PROBLEM TO WORK ON ->
Reproduce the listing below without any change.

DATA LINES ->
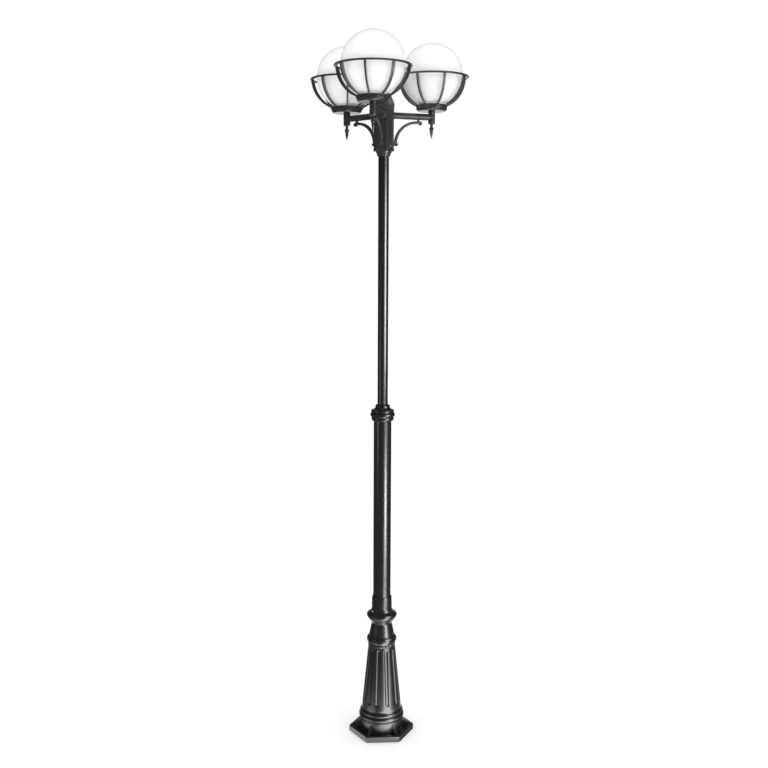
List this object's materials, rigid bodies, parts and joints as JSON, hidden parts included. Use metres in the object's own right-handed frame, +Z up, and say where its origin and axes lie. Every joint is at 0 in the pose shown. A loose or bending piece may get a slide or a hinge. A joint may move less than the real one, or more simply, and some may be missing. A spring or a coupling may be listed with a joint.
{
  "type": "triple head lamp post",
  "caption": "Tall garden lamp post: fluted cast base on a hexagonal foot, stepped tube, and globes in ribbed baskets on arms round a hexagonal hub.",
  "frame": {"origin": "centre of the underside of the hexagonal foot, on the axis of the post", "axes": "+Z up the post; +X points at one corner of the foot, and the heads stand at 15, 135 and 255 degrees from +X"},
  "size_m": [0.5181, 0.5181, 2.336],
  "materials": {
    "cast_paint": "cast metal with a satin charcoal powder coat",
    "tube_paint": "drawn tube with a satin charcoal powder coat",
    "screw_paint": "small screws coated like the cup",
    "stainless": "bare stainless screw heads",
    "plated_steel": "zinc-plated thread and nuts",
    "opal_globe": "white opal acrylic, smooth",
    "gasket_rubber": "black foam rubber",
    "holder_ceramic": "white glazed lampholder",
    "bulb_metal": "thin bright screw cap",
    "bulb_opal": "frosted white bulb",
    "terminal_plastic": "moulded connector block"
  },
  "bodies": {
    "post": {"base_casting": "cast_paint", "base_set_screws": "stainless", "lower_tube": "tube_paint", "mid_collar": "cast_paint", "upper_tube": "tube_paint", "hub_body": "cast_paint", "hub_set_screws": "stainless", "cap_stud": "plated_steel", "connector_block": "terminal_plastic", "arm_lock_nuts": "plated_steel", "right_arm": "tube_paint", "right_scroll_bracket": "cast_paint", "right_stem": "cast_paint", "right_drop_finial": "cast_paint", "right_globe_cup": "cast_paint", "right_basket": "cast_paint", "right_gasket": "gasket_rubber", "right_cup_screws": "screw_paint", "right_nipple": "plated_steel", "right_holder_nut": "plated_steel", "right_lampholder": "holder_ceramic", "left_arm": "tube_paint", "left_scroll_bracket": "cast_paint", "left_stem": "cast_paint", "left_drop_finial": "cast_paint", "left_globe_cup": "cast_paint", "left_basket": "cast_paint", "left_gasket": "gasket_rubber", "left_cup_screws": "screw_paint", "left_nipple": "plated_steel", "left_holder_nut": "plated_steel", "left_lampholder": "holder_ceramic", "front_arm": "tube_paint", "front_scroll_bracket": "cast_paint", "front_stem": "cast_paint", "front_drop_finial": "cast_paint", "front_globe_cup": "cast_paint", "front_basket": "cast_paint", "front_gasket": "gasket_rubber", "front_cup_screws": "screw_paint", "front_nipple": "plated_steel", "front_holder_nut": "plated_steel", "front_lampholder": "holder_ceramic"},
    "cap": {"hub_cap": "cast_paint", "cap_finial": "cast_paint"},
    "right_globe_body": {"right_globe": "opal_globe"},
    "right_bulb_body": {"right_bulb_cap": "bulb_metal", "right_bulb_glass": "bulb_opal"},
    "left_globe_body": {"left_globe": "opal_globe"},
    "left_bulb_body": {"left_bulb_cap": "bulb_metal", "left_bulb_glass": "bulb_opal"},
    "front_globe_body": {"front_globe": "opal_globe"},
    "front_bulb_body": {"front_bulb_cap": "bulb_metal", "front_bulb_glass": "bulb_opal"}
  },
  "joints": [
    {"name": "cap_lift", "type": "slide", "parent": "post", "child": "cap", "axis": [0, 0, 1], "range_m": [0, 0.085]},
    {"name": "right_globe_lift", "type": "slide", "parent": "post", "child": "right_globe_body", "axis": [0, 0, 1], "range_m": [0, 0.12]},
    {"name": "right_bulb_lift", "type": "slide", "parent": "post", "child": "right_bulb_body", "axis": [0, 0, 1], "range_m": [0, 0.026]},
    {"name": "left_globe_lift", "type": "slide", "parent": "post", "child": "left_globe_body", "axis": [0, 0, 1], "range_m": [0, 0.12]},
    {"name": "left_bulb_lift", "type": "slide", "parent": "post", "child": "left_bulb_body", "axis": [0, 0, 1], "range_m": [0, 0.026]},
    {"name": "front_globe_lift", "type": "slide", "parent": "post", "child": "front_globe_body", "axis": [0, 0, 1], "range_m": [0, 0.12]},
    {"name": "front_bulb_lift", "type": "slide", "parent": "post", "child": "front_bulb_body", "axis": [0, 0, 1], "range_m": [0, 0.026]}
  ]
}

SOLUTION ->
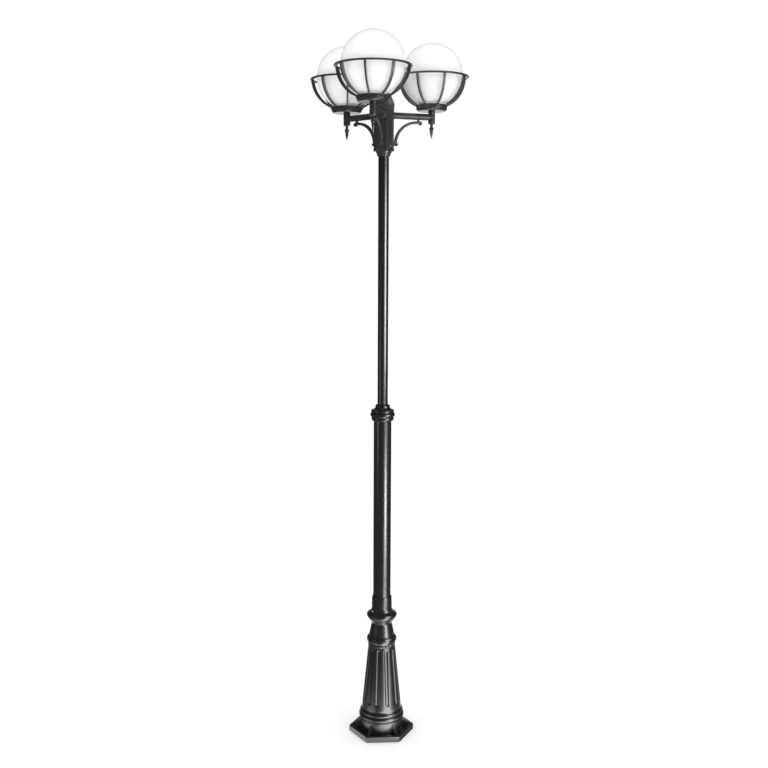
List this object's materials, rigid bodies, parts and joints as JSON, hidden parts included. Use metres in the object's own right-handed frame, +Z up, and say where its origin and axes lie. Every joint is at 0 in the pose shown. A loose or bending piece may get a slide or a hinge. A joint may move less than the real one, or more simply, and some may be missing. A spring or a coupling may be listed with a joint.
{
  "type": "triple head lamp post",
  "caption": "Tall garden lamp post: fluted cast base on a hexagonal foot, stepped tube, and globes in ribbed baskets on arms round a hexagonal hub.",
  "frame": {"origin": "centre of the underside of the hexagonal foot, on the axis of the post", "axes": "+Z up the post; +X points at one corner of the foot, and the heads stand at 15, 135 and 255 degrees from +X"},
  "size_m": [0.5181, 0.5181, 2.336],
  "materials": {
    "cast_paint": "cast metal with a satin charcoal powder coat",
    "tube_paint": "drawn tube with a satin charcoal powder coat",
    "screw_paint": "small screws coated like the cup",
    "stainless": "bare stainless screw heads",
    "plated_steel": "zinc-plated thread and nuts",
    "opal_globe": "white opal acrylic, smooth",
    "gasket_rubber": "black foam rubber",
    "holder_ceramic": "white glazed lampholder",
    "bulb_metal": "thin bright screw cap",
    "bulb_opal": "frosted white bulb",
    "terminal_plastic": "moulded connector block"
  },
  "bodies": {
    "post": {"base_casting": "cast_paint", "base_set_screws": "stainless", "lower_tube": "tube_paint", "mid_collar": "cast_paint", "upper_tube": "tube_paint", "hub_body": "cast_paint", "hub_set_screws": "stainless", "cap_stud": "plated_steel", "connector_block": "terminal_plastic", "arm_lock_nuts": "plated_steel", "right_arm": "tube_paint", "right_scroll_bracket": "cast_paint", "right_stem": "cast_paint", "right_drop_finial": "cast_paint", "right_globe_cup": "cast_paint", "right_basket": "cast_paint", "right_gasket": "gasket_rubber", "right_cup_screws": "screw_paint", "right_nipple": "plated_steel", "right_holder_nut": "plated_steel", "right_lampholder": "holder_ceramic", "left_arm": "tube_paint", "left_scroll_bracket": "cast_paint", "left_stem": "cast_paint", "left_drop_finial": "cast_paint", "left_globe_cup": "cast_paint", "left_basket": "cast_paint", "left_gasket": "gasket_rubber", "left_cup_screws": "screw_paint", "left_nipple": "plated_steel", "left_holder_nut": "plated_steel", "left_lampholder": "holder_ceramic", "front_arm": "tube_paint", "front_scroll_bracket": "cast_paint", "front_stem": "cast_paint", "front_drop_finial": "cast_paint", "front_globe_cup": "cast_paint", "front_basket": "cast_paint", "front_gasket": "gasket_rubber", "front_cup_screws": "screw_paint", "front_nipple": "plated_steel", "front_holder_nut": "plated_steel", "front_lampholder": "holder_ceramic"},
    "cap": {"hub_cap": "cast_paint", "cap_finial": "cast_paint"},
    "right_globe_body": {"right_globe": "opal_globe"},
    "right_bulb_body": {"right_bulb_cap": "bulb_metal", "right_bulb_glass": "bulb_opal"},
    "left_globe_body": {"left_globe": "opal_globe"},
    "left_bulb_body": {"left_bulb_cap": "bulb_metal", "left_bulb_glass": "bulb_opal"},
    "front_globe_body": {"front_globe": "opal_globe"},
    "front_bulb_body": {"front_bulb_cap": "bulb_metal", "front_bulb_glass": "bulb_opal"}
  },
  "joints": [
    {"name": "cap_lift", "type": "slide", "parent": "post", "child": "cap", "axis": [0, 0, 1], "range_m": [0, 0.085]},
    {"name": "right_globe_lift", "type": "slide", "parent": "post", "child": "right_globe_body", "axis": [0, 0, 1], "range_m": [0, 0.12]},
    {"name": "right_bulb_lift", "type": "slide", "parent": "post", "child": "right_bulb_body", "axis": [0, 0, 1], "range_m": [0, 0.026]},
    {"name": "left_globe_lift", "type": "slide", "parent": "post", "child": "left_globe_body", "axis": [0, 0, 1], "range_m": [0, 0.12]},
    {"name": "left_bulb_lift", "type": "slide", "parent": "post", "child": "left_bulb_body", "axis": [0, 0, 1], "range_m": [0, 0.026]},
    {"name": "front_globe_lift", "type": "slide", "parent": "post", "child": "front_globe_body", "axis": [0, 0, 1], "range_m": [0, 0.12]},
    {"name": "front_bulb_lift", "type": "slide", "parent": "post", "child": "front_bulb_body", "axis": [0, 0, 1], "range_m": [0, 0.026]}
  ]
}